- **Work required**
Pick out each line containing the string "metres".

- **Records shown**
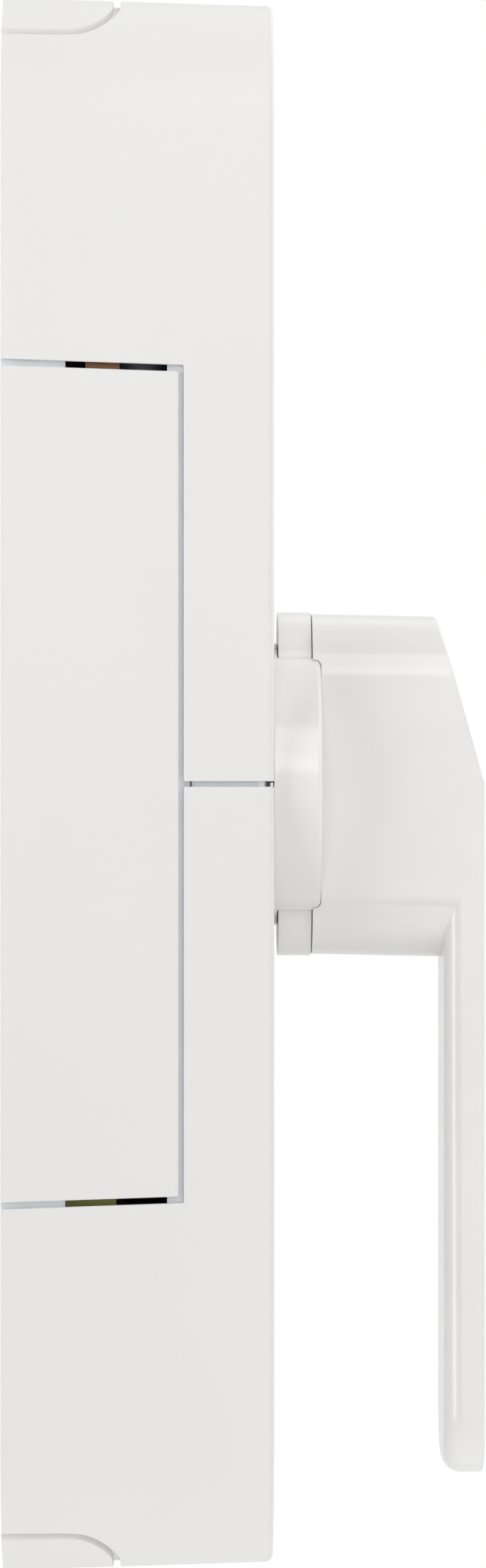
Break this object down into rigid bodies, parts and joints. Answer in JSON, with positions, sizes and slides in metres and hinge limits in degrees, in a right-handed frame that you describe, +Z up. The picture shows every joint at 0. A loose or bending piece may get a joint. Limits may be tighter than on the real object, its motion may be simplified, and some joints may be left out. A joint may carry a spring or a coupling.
{
  "type": "motorised window handle drive",
  "caption": "Slim upright housing that bolts to a window sash, with a motor and worm gear inside and a lever handle on a round collar in front.",
  "frame": {"origin": "where the handle spindle's axis meets the flat back plane of the housing", "axes": "+X across the width, -Y out of the front towards the user, +Z up; the back lies in the plane Y = 0"},
  "size_m": [0.064, 0.0914, 0.3],
  "materials": {
    "white_shell": "fine satin",
    "white_lacquer": "white satin powder coat",
    "steel": "zinc plated",
    "die_cast": "die cast, bare",
    "brass": "machined",
    "dark_plastic": "fine matt",
    "motor_paint": "satin",
    "board": "solder mask",
    "polyimide": "clear film",
    "cell_sleeve": "shrink sleeve",
    "nickel": "nickel plated",
    "clear": "frosted",
    "lead": "soft insulation",
    "magnet": "sintered"
  },
  "bodies": {
    "housing": {"base_housing": "white_shell", "battery_cell_left": "cell_sleeve", "battery_cell_right": "cell_sleeve", "battery_holder": "dark_plastic", "battery_lead": "lead", "battery_link_lower": "nickel", "battery_link_upper": "nickel", "battery_plug_socket": "clear", "board_ribbon": "polyimide", "buffer_capacitor": "cell_sleeve", "charge_board": "board", "charge_socket": "nickel", "collar_ring": "white_shell", "control_board": "board", "gear_case_front": "die_cast", "gear_case_rear": "die_cast", "gear_case_screw_1": "steel", "gear_case_screw_2": "steel", "gear_case_screw_3": "steel", "gear_case_screw_4": "steel", "hub_bush_front": "brass", "hub_bush_rear": "brass", "light_guide": "clear", "lower_cover": "white_shell", "microcontroller": "dark_plastic", "motor_can": "motor_paint", "motor_driver_chip": "dark_plastic", "motor_end_cap": "dark_plastic", "motor_gearhead": "die_cast", "motor_lead": "lead", "motor_strap": "steel", "motor_strap_screw": "steel", "mounting_plate": "steel", "plate_screw_1": "steel", "plate_screw_2": "steel", "plate_screw_3": "steel", "plate_screw_4": "steel", "position_sensor": "board", "push_switch": "dark_plastic", "radio_board": "board", "radio_shield": "nickel", "rosette": "white_lacquer", "rosette_screw_lower": "steel", "rosette_screw_upper": "steel", "status_led": "clear", "upper_cover": "white_shell", "worm_bearing_lower": "steel", "worm_bearing_upper": "steel"},
    "handle": {"lever_handle": "white_lacquer", "handle_spindle": "steel", "spindle_pin": "steel", "output_hub": "die_cast", "worm_wheel": "brass", "clutch_washer": "steel", "hub_circlip": "steel", "position_magnet": "magnet"},
    "worm": {"worm_shaft": "steel", "motor_shaft": "steel", "shaft_coupling": "brass"},
    "button": {"push_button": "white_shell"}
  },
  "joints": [
    {"name": "handle_turn", "type": "hinge", "parent": "housing", "child": "handle", "pos_m": [0, 0, 0], "axis": [0, -1, 0], "range_deg": [0, 180]},
    {"name": "worm_spin", "type": "hinge", "parent": "housing", "child": "worm", "pos_m": [-0.019, -0.026, 0], "axis": [0, 0, 1], "range_deg": [0, 5040]},
    {"name": "button_press", "type": "slide", "parent": "housing", "child": "button", "axis": [0, 1, 0], "range_m": [0, 0.0005], "stiffness_N_per_m": 1500, "springref_m": -0.0003}
  ],
  "couplings": [
    {"joint": "worm_spin", "follows": "handle_turn", "ratio": 28}
  ]
}
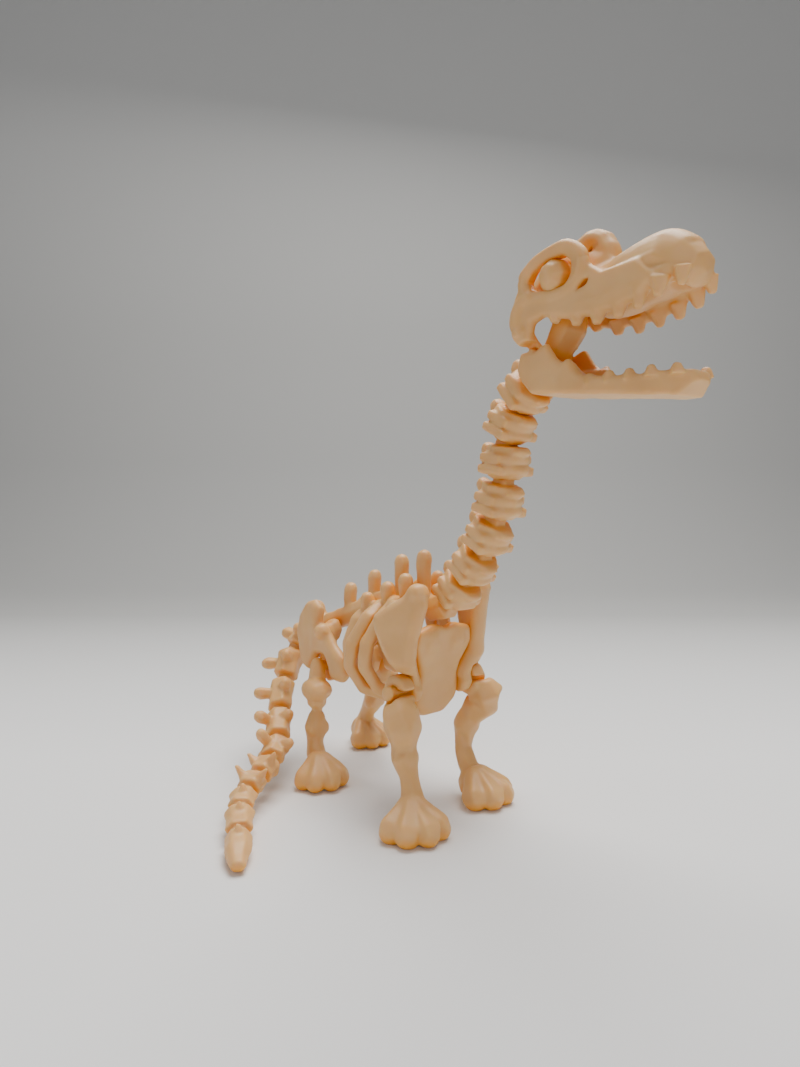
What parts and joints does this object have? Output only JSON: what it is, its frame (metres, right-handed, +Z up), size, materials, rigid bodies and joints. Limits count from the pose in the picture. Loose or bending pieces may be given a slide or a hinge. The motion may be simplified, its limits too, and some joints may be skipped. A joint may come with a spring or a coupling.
{
  "type": "articulated toy dinosaur skeleton",
  "caption": "Long-necked toy dinosaur skeleton in matte plastic, standing on four feet, with hinged links in neck and tail, hooked legs, an opening jaw and the tail curled on the floor.",
  "frame": {"origin": "on the floor, below the middle of the toy's bounding box", "axes": "+X to the front of the animal, +Y to its left, +Z up"},
  "size_m": [0.1904, 0.1074, 0.1772],
  "materials": {
    "bone_plastic": "satin printed plastic, peach cream, fine layer lines",
    "eye_plastic": "satin printed plastic, peach cream, smooth"
  },
  "bodies": {
    "torso": {"spine": "bone_plastic", "rib_cage_left": "bone_plastic", "rib_cage_right": "bone_plastic", "breastplate": "bone_plastic", "hip_bone_left": "bone_plastic", "hip_bone_right": "bone_plastic"},
    "neck_1": {"neck_link_1": "bone_plastic"},
    "neck_2": {"neck_link_2": "bone_plastic"},
    "neck_3": {"neck_link_3": "bone_plastic"},
    "neck_4": {"neck_link_4": "bone_plastic"},
    "neck_5": {"neck_link_5": "bone_plastic"},
    "neck_6": {"neck_link_6": "bone_plastic"},
    "neck_7": {"neck_link_7": "bone_plastic"},
    "head": {"skull": "bone_plastic", "eye_left": "eye_plastic", "eye_right": "eye_plastic"},
    "jaw": {"jaw": "bone_plastic"},
    "front_leg_left": {"front_leg_left": "bone_plastic"},
    "front_leg_right": {"front_leg_right": "bone_plastic"},
    "rear_leg_left": {"rear_leg_left": "bone_plastic"},
    "rear_leg_right": {"rear_leg_right": "bone_plastic"},
    "tail_1": {"tail_link_1": "bone_plastic"},
    "tail_2": {"tail_link_2": "bone_plastic"},
    "tail_3": {"tail_link_3": "bone_plastic"},
    "tail_4": {"tail_link_4": "bone_plastic"},
    "tail_5": {"tail_link_5": "bone_plastic"},
    "tail_6": {"tail_link_6": "bone_plastic"},
    "tail_7": {"tail_link_7": "bone_plastic"},
    "tail_8": {"tail_link_8": "bone_plastic"},
    "tail_9": {"tail_link_9": "bone_plastic"},
    "tail_10": {"tail_link_10": "bone_plastic"}
  },
  "joints": [
    {"name": "neck_joint_1", "type": "hinge", "parent": "torso", "child": "neck_1", "pos_m": [0.00802, 0.02356, 0.0738], "axis": [0, -1, 0], "range_deg": [-6, 6]},
    {"name": "neck_joint_2", "type": "hinge", "parent": "neck_1", "child": "neck_2", "pos_m": [0.01522, 0.02356, 0.0822], "axis": [0, -1, 0], "range_deg": [-6, 6]},
    {"name": "neck_joint_3", "type": "hinge", "parent": "neck_2", "child": "neck_3", "pos_m": [0.02242, 0.02356, 0.0914], "axis": [0, -1, 0], "range_deg": [-6, 6]},
    {"name": "neck_joint_4", "type": "hinge", "parent": "neck_3", "child": "neck_4", "pos_m": [0.02742, 0.02356, 0.102], "axis": [0, -1, 0], "range_deg": [-6, 6]},
    {"name": "neck_joint_5", "type": "hinge", "parent": "neck_4", "child": "neck_5", "pos_m": [0.03032, 0.02356, 0.114], "axis": [0, -1, 0], "range_deg": [-6, 6]},
    {"name": "neck_joint_6", "type": "hinge", "parent": "neck_5", "child": "neck_6", "pos_m": [0.03182, 0.02356, 0.1256], "axis": [0, -1, 0], "range_deg": [-6, 6]},
    {"name": "neck_joint_7", "type": "hinge", "parent": "neck_6", "child": "neck_7", "pos_m": [0.03662, 0.02356, 0.1354], "axis": [0, -1, 0], "range_deg": [-6, 6]},
    {"name": "neck_joint_8", "type": "hinge", "parent": "neck_7", "child": "head", "pos_m": [0.04442, 0.02356, 0.142], "axis": [0, -1, 0], "range_deg": [-6, 6]},
    {"name": "jaw_hinge", "type": "hinge", "parent": "head", "child": "jaw", "pos_m": [0.04802, 0.02356, 0.1465], "axis": [0, 1, 0], "range_deg": [-8, 4]},
    {"name": "shoulder_left", "type": "hinge", "parent": "torso", "child": "front_leg_left", "pos_m": [-0.00118, 0.03926, 0.0424], "axis": [0, 1, 0], "range_deg": [-10, 10]},
    {"name": "hip_left", "type": "hinge", "parent": "torso", "child": "rear_leg_left", "pos_m": [-0.05278, 0.03756, 0.0415], "axis": [0, 1, 0], "range_deg": [-10, 10]},
    {"name": "shoulder_right", "type": "hinge", "parent": "torso", "child": "front_leg_right", "pos_m": [-0.00118, 0.00786, 0.0424], "axis": [0, 1, 0], "range_deg": [-10, 10]},
    {"name": "hip_right", "type": "hinge", "parent": "torso", "child": "rear_leg_right", "pos_m": [-0.05278, 0.00956, 0.0415], "axis": [0, 1, 0], "range_deg": [-10, 10]},
    {"name": "tail_joint_1", "type": "hinge", "parent": "torso", "child": "tail_1", "pos_m": [-0.08398, 0.02356, 0.0485], "axis": [0.1012, 0.6902, -0.7165], "range_deg": [-3, 4]},
    {"name": "tail_joint_2", "type": "hinge", "parent": "tail_1", "child": "tail_2", "pos_m": [-0.08278, 0.01456, 0.04], "axis": [-0.2405, 0.6703, -0.7021], "range_deg": [-3, 4]},
    {"name": "tail_joint_3", "type": "hinge", "parent": "tail_2", "child": "tail_3", "pos_m": [-0.07648, 0.00656, 0.0297], "axis": [-0.4934, 0.3928, -0.776], "range_deg": [-3, 4]},
    {"name": "tail_joint_4", "type": "hinge", "parent": "tail_3", "child": "tail_4", "pos_m": [-0.06548, -0.00164, 0.0208], "axis": [-0.5319, -0.0198, -0.8466], "range_deg": [-3, 4]},
    {"name": "tail_joint_5", "type": "hinge", "parent": "tail_4", "child": "tail_5", "pos_m": [-0.05248, -0.00964, 0.015], "axis": [-0.5007, -0.17, -0.8488], "range_deg": [-3, 4]},
    {"name": "tail_joint_6", "type": "hinge", "parent": "tail_5", "child": "tail_6", "pos_m": [-0.04418, -0.01744, 0.0114], "axis": [-0.1736, 0.2093, -0.9623], "range_deg": [-3, 4]},
    {"name": "tail_joint_7", "type": "hinge", "parent": "tail_6", "child": "tail_7", "pos_m": [-0.03938, -0.02544, 0.0092], "axis": [-0.1156, 0.1745, -0.9778], "range_deg": [-3, 4]},
    {"name": "tail_joint_8", "type": "hinge", "parent": "tail_7", "child": "tail_8", "pos_m": [-0.03438, -0.03224, 0.0076], "axis": [-0.1153, 0.1062, -0.9876], "range_deg": [-3, 4]},
    {"name": "tail_joint_9", "type": "hinge", "parent": "tail_8", "child": "tail_9", "pos_m": [-0.02548, -0.03824, 0.0062], "axis": [-0.11, 0.0645, -0.9918], "range_deg": [-3, 4]},
    {"name": "tail_joint_10", "type": "hinge", "parent": "tail_9", "child": "tail_10", "pos_m": [-0.01358, -0.04444, 0.0045], "axis": [-0.1115, 0.0581, -0.9921], "range_deg": [-3, 4]}
  ]
}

- **Exercise output**
Break this object down into rigid bodies, parts and joints. Answer in JSON, with positions, sizes and slides in metres and hinge limits in degrees, in a right-handed frame that you describe, +Z up. The picture shows every joint at 0. A loose or bending piece may get a joint. Limits may be tighter than on the real object, its motion may be simplified, and some joints may be left out. A joint may carry a spring or a coupling.
What parts and joints does this object have? Output only JSON: what it is, its frame (metres, right-handed, +Z up), size, materials, rigid bodies and joints. Limits count from the pose in the picture. Loose or bending pieces may be given a slide or a hinge. The motion may be simplified, its limits too, and some joints may be skipped. A joint may come with a spring or a coupling.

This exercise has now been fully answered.